• [Task directions] What follows is a listing; restate every line of it word for word.

'''

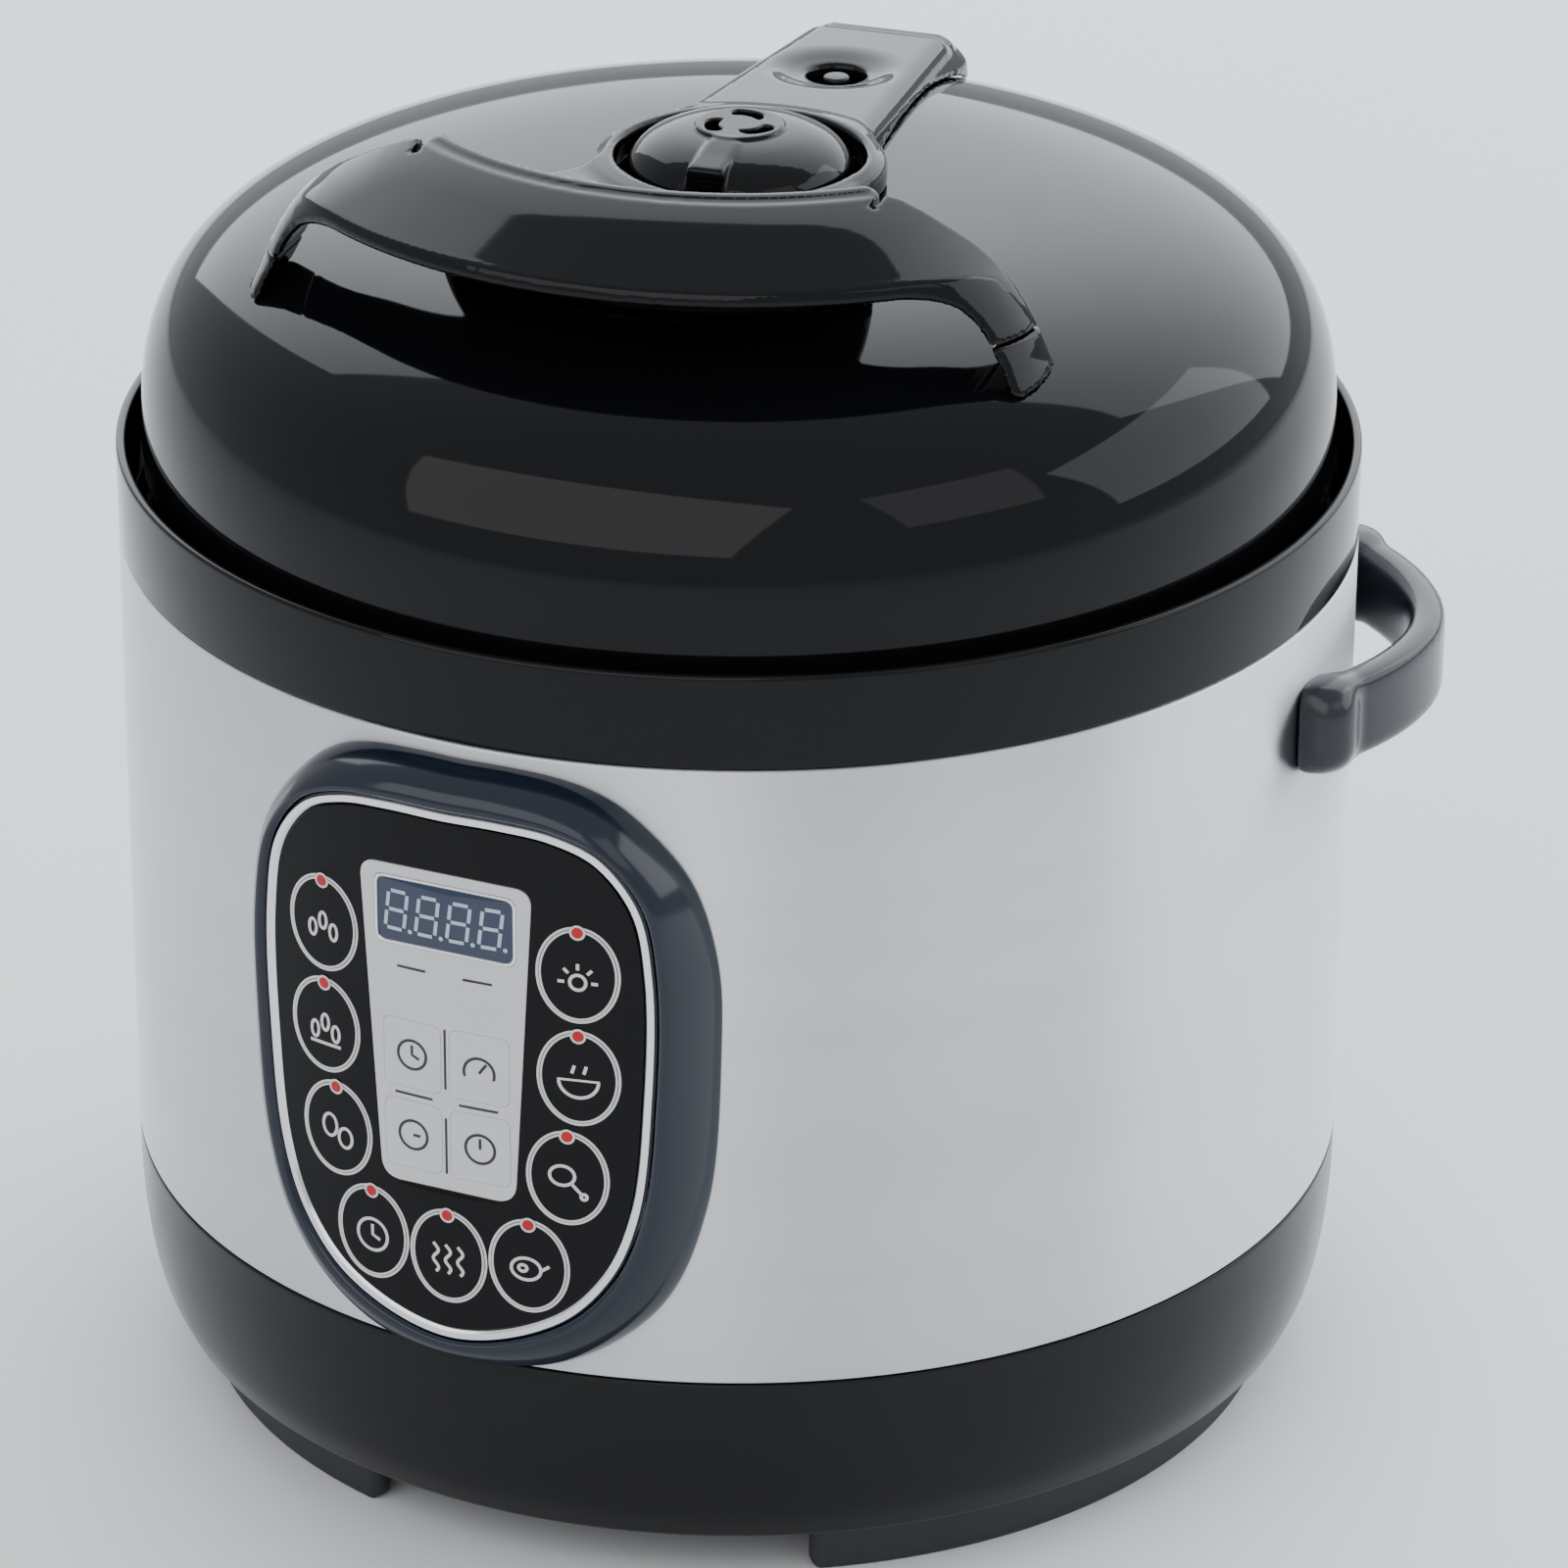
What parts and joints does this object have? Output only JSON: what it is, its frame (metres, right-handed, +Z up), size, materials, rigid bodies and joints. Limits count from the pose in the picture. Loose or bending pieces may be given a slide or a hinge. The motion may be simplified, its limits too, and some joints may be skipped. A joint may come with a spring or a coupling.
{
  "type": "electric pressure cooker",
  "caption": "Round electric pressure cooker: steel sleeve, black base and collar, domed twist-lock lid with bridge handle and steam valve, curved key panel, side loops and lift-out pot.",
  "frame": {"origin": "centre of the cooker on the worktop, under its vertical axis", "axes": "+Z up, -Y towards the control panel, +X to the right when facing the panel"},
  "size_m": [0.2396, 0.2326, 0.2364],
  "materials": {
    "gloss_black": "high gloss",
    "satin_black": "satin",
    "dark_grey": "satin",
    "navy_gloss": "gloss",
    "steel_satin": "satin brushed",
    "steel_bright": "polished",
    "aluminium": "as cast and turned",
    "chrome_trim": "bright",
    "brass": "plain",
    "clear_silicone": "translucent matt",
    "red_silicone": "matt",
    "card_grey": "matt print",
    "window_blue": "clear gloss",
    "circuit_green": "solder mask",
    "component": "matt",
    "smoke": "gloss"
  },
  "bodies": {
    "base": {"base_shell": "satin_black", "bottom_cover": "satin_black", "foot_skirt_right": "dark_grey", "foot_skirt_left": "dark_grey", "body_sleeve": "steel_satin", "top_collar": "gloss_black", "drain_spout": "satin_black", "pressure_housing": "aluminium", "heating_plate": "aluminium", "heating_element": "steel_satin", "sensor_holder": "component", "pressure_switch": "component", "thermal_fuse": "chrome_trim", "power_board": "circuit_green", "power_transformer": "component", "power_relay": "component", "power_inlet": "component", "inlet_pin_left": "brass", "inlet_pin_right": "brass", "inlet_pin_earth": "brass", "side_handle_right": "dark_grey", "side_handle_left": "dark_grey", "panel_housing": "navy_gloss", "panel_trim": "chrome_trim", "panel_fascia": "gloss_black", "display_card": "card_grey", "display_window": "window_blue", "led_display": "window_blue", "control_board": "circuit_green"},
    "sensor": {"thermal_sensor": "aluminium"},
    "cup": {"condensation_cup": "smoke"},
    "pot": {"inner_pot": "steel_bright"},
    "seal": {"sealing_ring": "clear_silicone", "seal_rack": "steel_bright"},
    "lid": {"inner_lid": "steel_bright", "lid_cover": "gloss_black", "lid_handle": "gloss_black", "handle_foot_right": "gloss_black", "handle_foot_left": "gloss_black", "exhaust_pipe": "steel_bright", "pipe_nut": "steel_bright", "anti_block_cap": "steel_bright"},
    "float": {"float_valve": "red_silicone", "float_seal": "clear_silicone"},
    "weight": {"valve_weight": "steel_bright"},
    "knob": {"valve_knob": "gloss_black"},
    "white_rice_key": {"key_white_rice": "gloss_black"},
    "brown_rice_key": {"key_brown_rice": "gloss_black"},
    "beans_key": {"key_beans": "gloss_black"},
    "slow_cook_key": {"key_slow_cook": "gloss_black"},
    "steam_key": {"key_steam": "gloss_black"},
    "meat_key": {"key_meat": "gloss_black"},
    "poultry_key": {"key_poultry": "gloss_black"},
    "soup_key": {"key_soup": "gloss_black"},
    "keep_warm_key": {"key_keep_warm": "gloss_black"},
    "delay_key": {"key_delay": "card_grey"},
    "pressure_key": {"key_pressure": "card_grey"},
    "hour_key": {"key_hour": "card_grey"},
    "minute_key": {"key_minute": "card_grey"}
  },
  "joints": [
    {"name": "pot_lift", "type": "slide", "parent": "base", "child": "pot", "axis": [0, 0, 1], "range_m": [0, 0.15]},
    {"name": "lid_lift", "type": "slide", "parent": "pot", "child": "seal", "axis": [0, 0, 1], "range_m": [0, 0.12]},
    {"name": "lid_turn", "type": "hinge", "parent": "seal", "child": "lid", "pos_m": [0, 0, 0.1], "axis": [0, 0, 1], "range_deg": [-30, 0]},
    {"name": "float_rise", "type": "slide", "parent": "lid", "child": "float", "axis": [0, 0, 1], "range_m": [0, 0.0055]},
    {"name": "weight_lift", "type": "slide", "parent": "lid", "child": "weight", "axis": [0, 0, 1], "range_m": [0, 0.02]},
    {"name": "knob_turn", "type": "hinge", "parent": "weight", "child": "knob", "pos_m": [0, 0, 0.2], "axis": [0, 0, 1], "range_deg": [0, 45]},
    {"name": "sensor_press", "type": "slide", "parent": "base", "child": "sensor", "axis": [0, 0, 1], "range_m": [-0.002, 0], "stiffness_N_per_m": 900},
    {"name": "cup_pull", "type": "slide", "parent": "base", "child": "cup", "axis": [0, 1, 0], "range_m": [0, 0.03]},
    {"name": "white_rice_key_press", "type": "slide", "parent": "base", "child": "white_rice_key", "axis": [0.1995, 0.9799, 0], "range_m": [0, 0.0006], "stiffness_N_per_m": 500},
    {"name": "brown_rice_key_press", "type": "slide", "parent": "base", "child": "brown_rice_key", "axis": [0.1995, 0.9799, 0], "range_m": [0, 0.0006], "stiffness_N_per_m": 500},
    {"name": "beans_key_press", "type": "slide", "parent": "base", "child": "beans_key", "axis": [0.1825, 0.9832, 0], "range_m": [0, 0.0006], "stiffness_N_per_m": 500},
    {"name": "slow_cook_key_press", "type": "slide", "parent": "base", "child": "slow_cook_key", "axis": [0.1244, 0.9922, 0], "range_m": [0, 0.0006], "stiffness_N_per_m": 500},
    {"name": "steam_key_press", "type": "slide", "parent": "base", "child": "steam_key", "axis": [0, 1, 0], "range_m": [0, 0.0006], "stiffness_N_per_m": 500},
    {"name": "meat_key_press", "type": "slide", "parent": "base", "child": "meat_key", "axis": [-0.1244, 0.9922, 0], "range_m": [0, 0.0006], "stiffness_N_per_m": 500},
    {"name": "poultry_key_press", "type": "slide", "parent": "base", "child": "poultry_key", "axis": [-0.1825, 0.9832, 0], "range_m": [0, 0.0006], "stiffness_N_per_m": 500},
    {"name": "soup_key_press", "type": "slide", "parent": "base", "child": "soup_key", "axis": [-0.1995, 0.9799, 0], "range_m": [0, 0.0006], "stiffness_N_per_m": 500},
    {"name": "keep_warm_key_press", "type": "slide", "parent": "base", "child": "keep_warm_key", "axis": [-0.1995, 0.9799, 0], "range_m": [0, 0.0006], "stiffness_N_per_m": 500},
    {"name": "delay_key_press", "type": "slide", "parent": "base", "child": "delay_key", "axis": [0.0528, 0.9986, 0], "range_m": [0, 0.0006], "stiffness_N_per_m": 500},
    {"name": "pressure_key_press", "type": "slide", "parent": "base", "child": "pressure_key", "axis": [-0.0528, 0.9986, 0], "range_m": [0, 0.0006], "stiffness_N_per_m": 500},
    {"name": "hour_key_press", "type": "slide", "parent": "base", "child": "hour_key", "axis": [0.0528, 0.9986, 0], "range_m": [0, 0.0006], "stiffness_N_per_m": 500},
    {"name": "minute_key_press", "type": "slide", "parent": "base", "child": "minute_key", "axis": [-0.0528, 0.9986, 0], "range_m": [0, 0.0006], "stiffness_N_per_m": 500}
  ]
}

'''

• [Full solution]
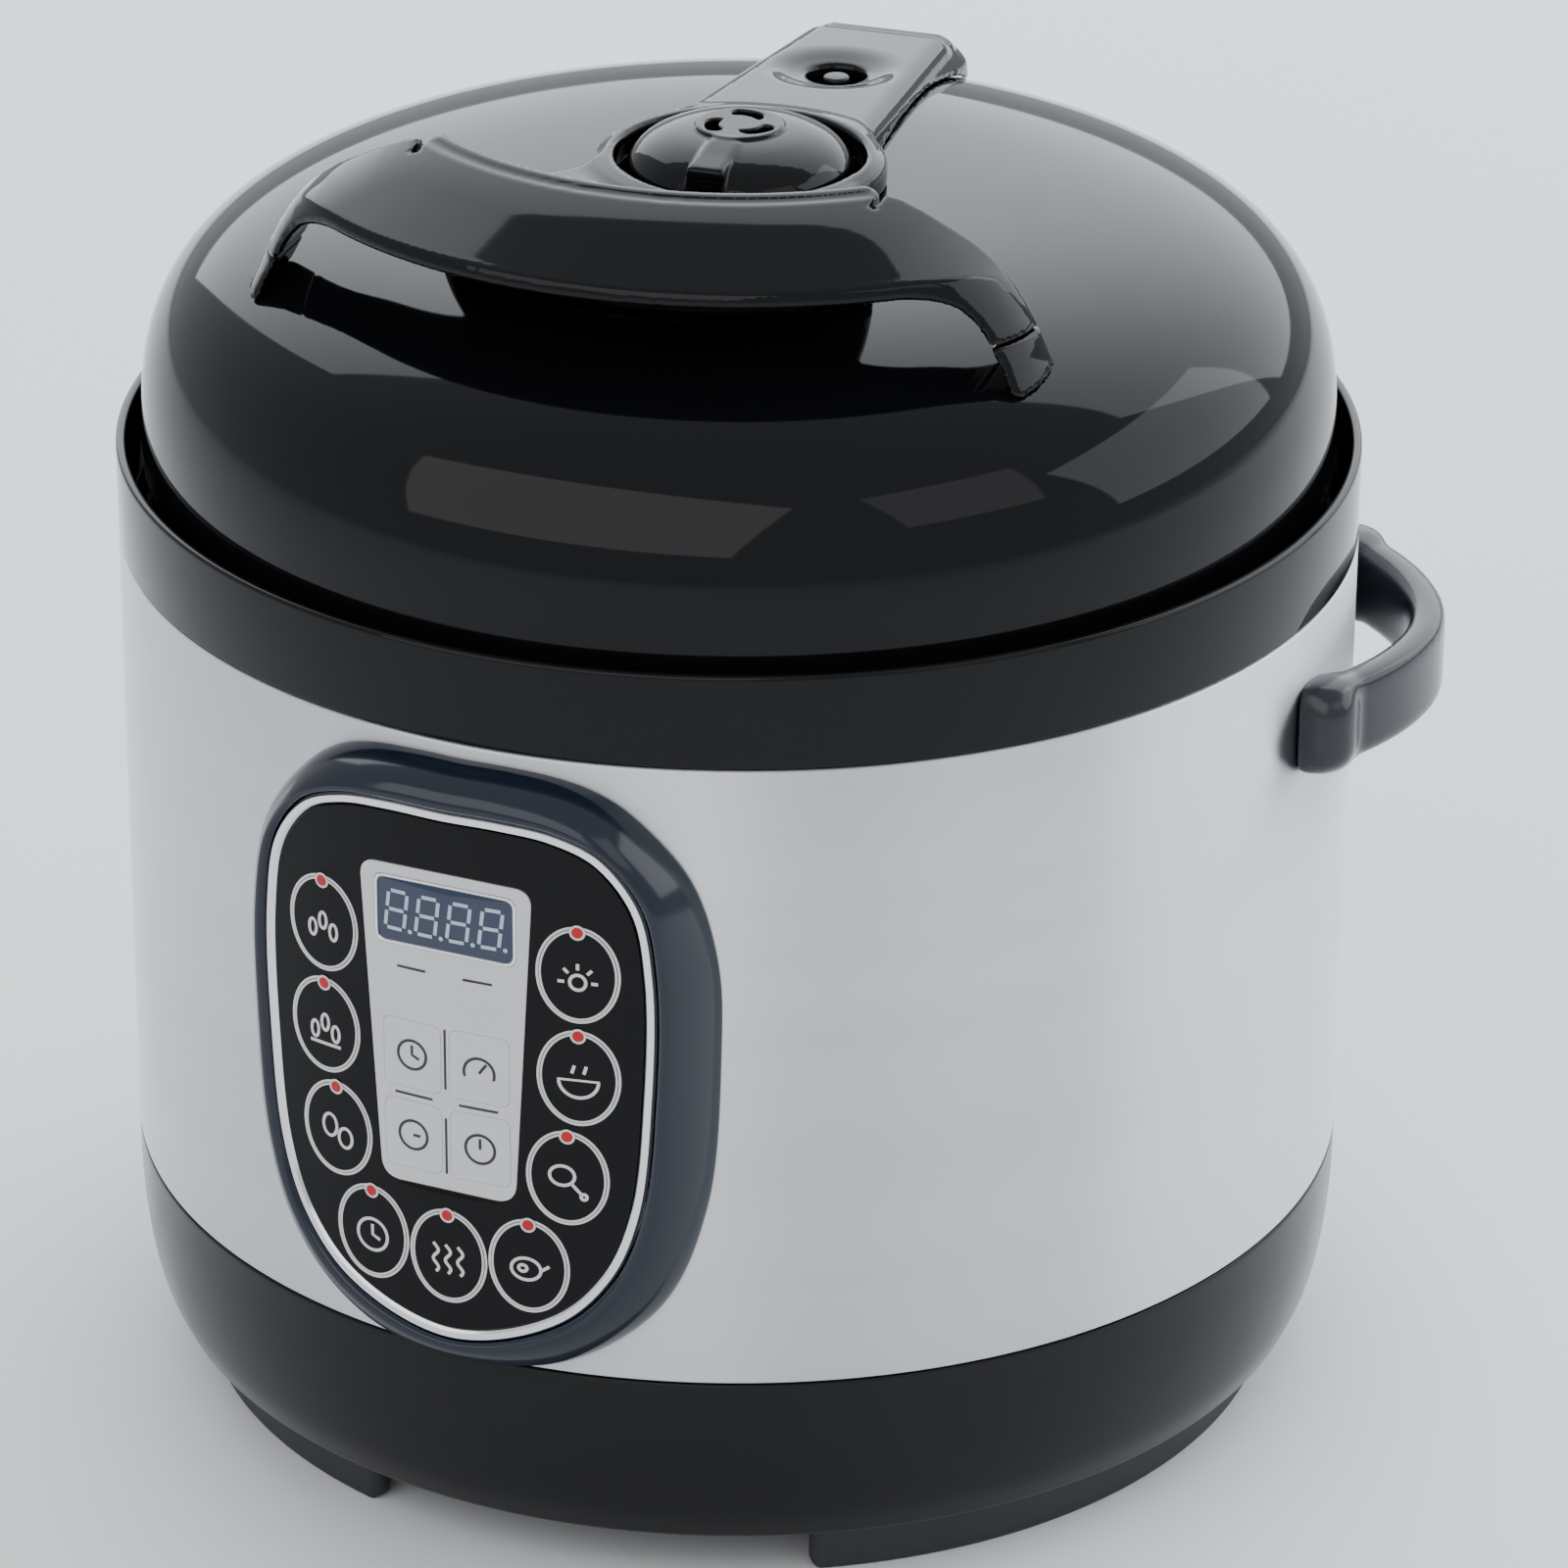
What parts and joints does this object have? Output only JSON: what it is, its frame (metres, right-handed, +Z up), size, materials, rigid bodies and joints. Limits count from the pose in the picture. Loose or bending pieces may be given a slide or a hinge. The motion may be simplified, its limits too, and some joints may be skipped. A joint may come with a spring or a coupling.
{
  "type": "electric pressure cooker",
  "caption": "Round electric pressure cooker: steel sleeve, black base and collar, domed twist-lock lid with bridge handle and steam valve, curved key panel, side loops and lift-out pot.",
  "frame": {"origin": "centre of the cooker on the worktop, under its vertical axis", "axes": "+Z up, -Y towards the control panel, +X to the right when facing the panel"},
  "size_m": [0.2396, 0.2326, 0.2364],
  "materials": {
    "gloss_black": "high gloss",
    "satin_black": "satin",
    "dark_grey": "satin",
    "navy_gloss": "gloss",
    "steel_satin": "satin brushed",
    "steel_bright": "polished",
    "aluminium": "as cast and turned",
    "chrome_trim": "bright",
    "brass": "plain",
    "clear_silicone": "translucent matt",
    "red_silicone": "matt",
    "card_grey": "matt print",
    "window_blue": "clear gloss",
    "circuit_green": "solder mask",
    "component": "matt",
    "smoke": "gloss"
  },
  "bodies": {
    "base": {"base_shell": "satin_black", "bottom_cover": "satin_black", "foot_skirt_right": "dark_grey", "foot_skirt_left": "dark_grey", "body_sleeve": "steel_satin", "top_collar": "gloss_black", "drain_spout": "satin_black", "pressure_housing": "aluminium", "heating_plate": "aluminium", "heating_element": "steel_satin", "sensor_holder": "component", "pressure_switch": "component", "thermal_fuse": "chrome_trim", "power_board": "circuit_green", "power_transformer": "component", "power_relay": "component", "power_inlet": "component", "inlet_pin_left": "brass", "inlet_pin_right": "brass", "inlet_pin_earth": "brass", "side_handle_right": "dark_grey", "side_handle_left": "dark_grey", "panel_housing": "navy_gloss", "panel_trim": "chrome_trim", "panel_fascia": "gloss_black", "display_card": "card_grey", "display_window": "window_blue", "led_display": "window_blue", "control_board": "circuit_green"},
    "sensor": {"thermal_sensor": "aluminium"},
    "cup": {"condensation_cup": "smoke"},
    "pot": {"inner_pot": "steel_bright"},
    "seal": {"sealing_ring": "clear_silicone", "seal_rack": "steel_bright"},
    "lid": {"inner_lid": "steel_bright", "lid_cover": "gloss_black", "lid_handle": "gloss_black", "handle_foot_right": "gloss_black", "handle_foot_left": "gloss_black", "exhaust_pipe": "steel_bright", "pipe_nut": "steel_bright", "anti_block_cap": "steel_bright"},
    "float": {"float_valve": "red_silicone", "float_seal": "clear_silicone"},
    "weight": {"valve_weight": "steel_bright"},
    "knob": {"valve_knob": "gloss_black"},
    "white_rice_key": {"key_white_rice": "gloss_black"},
    "brown_rice_key": {"key_brown_rice": "gloss_black"},
    "beans_key": {"key_beans": "gloss_black"},
    "slow_cook_key": {"key_slow_cook": "gloss_black"},
    "steam_key": {"key_steam": "gloss_black"},
    "meat_key": {"key_meat": "gloss_black"},
    "poultry_key": {"key_poultry": "gloss_black"},
    "soup_key": {"key_soup": "gloss_black"},
    "keep_warm_key": {"key_keep_warm": "gloss_black"},
    "delay_key": {"key_delay": "card_grey"},
    "pressure_key": {"key_pressure": "card_grey"},
    "hour_key": {"key_hour": "card_grey"},
    "minute_key": {"key_minute": "card_grey"}
  },
  "joints": [
    {"name": "pot_lift", "type": "slide", "parent": "base", "child": "pot", "axis": [0, 0, 1], "range_m": [0, 0.15]},
    {"name": "lid_lift", "type": "slide", "parent": "pot", "child": "seal", "axis": [0, 0, 1], "range_m": [0, 0.12]},
    {"name": "lid_turn", "type": "hinge", "parent": "seal", "child": "lid", "pos_m": [0, 0, 0.1], "axis": [0, 0, 1], "range_deg": [-30, 0]},
    {"name": "float_rise", "type": "slide", "parent": "lid", "child": "float", "axis": [0, 0, 1], "range_m": [0, 0.0055]},
    {"name": "weight_lift", "type": "slide", "parent": "lid", "child": "weight", "axis": [0, 0, 1], "range_m": [0, 0.02]},
    {"name": "knob_turn", "type": "hinge", "parent": "weight", "child": "knob", "pos_m": [0, 0, 0.2], "axis": [0, 0, 1], "range_deg": [0, 45]},
    {"name": "sensor_press", "type": "slide", "parent": "base", "child": "sensor", "axis": [0, 0, 1], "range_m": [-0.002, 0], "stiffness_N_per_m": 900},
    {"name": "cup_pull", "type": "slide", "parent": "base", "child": "cup", "axis": [0, 1, 0], "range_m": [0, 0.03]},
    {"name": "white_rice_key_press", "type": "slide", "parent": "base", "child": "white_rice_key", "axis": [0.1995, 0.9799, 0], "range_m": [0, 0.0006], "stiffness_N_per_m": 500},
    {"name": "brown_rice_key_press", "type": "slide", "parent": "base", "child": "brown_rice_key", "axis": [0.1995, 0.9799, 0], "range_m": [0, 0.0006], "stiffness_N_per_m": 500},
    {"name": "beans_key_press", "type": "slide", "parent": "base", "child": "beans_key", "axis": [0.1825, 0.9832, 0], "range_m": [0, 0.0006], "stiffness_N_per_m": 500},
    {"name": "slow_cook_key_press", "type": "slide", "parent": "base", "child": "slow_cook_key", "axis": [0.1244, 0.9922, 0], "range_m": [0, 0.0006], "stiffness_N_per_m": 500},
    {"name": "steam_key_press", "type": "slide", "parent": "base", "child": "steam_key", "axis": [0, 1, 0], "range_m": [0, 0.0006], "stiffness_N_per_m": 500},
    {"name": "meat_key_press", "type": "slide", "parent": "base", "child": "meat_key", "axis": [-0.1244, 0.9922, 0], "range_m": [0, 0.0006], "stiffness_N_per_m": 500},
    {"name": "poultry_key_press", "type": "slide", "parent": "base", "child": "poultry_key", "axis": [-0.1825, 0.9832, 0], "range_m": [0, 0.0006], "stiffness_N_per_m": 500},
    {"name": "soup_key_press", "type": "slide", "parent": "base", "child": "soup_key", "axis": [-0.1995, 0.9799, 0], "range_m": [0, 0.0006], "stiffness_N_per_m": 500},
    {"name": "keep_warm_key_press", "type": "slide", "parent": "base", "child": "keep_warm_key", "axis": [-0.1995, 0.9799, 0], "range_m": [0, 0.0006], "stiffness_N_per_m": 500},
    {"name": "delay_key_press", "type": "slide", "parent": "base", "child": "delay_key", "axis": [0.0528, 0.9986, 0], "range_m": [0, 0.0006], "stiffness_N_per_m": 500},
    {"name": "pressure_key_press", "type": "slide", "parent": "base", "child": "pressure_key", "axis": [-0.0528, 0.9986, 0], "range_m": [0, 0.0006], "stiffness_N_per_m": 500},
    {"name": "hour_key_press", "type": "slide", "parent": "base", "child": "hour_key", "axis": [0.0528, 0.9986, 0], "range_m": [0, 0.0006], "stiffness_N_per_m": 500},
    {"name": "minute_key_press", "type": "slide", "parent": "base", "child": "minute_key", "axis": [-0.0528, 0.9986, 0], "range_m": [0, 0.0006], "stiffness_N_per_m": 500}
  ]
}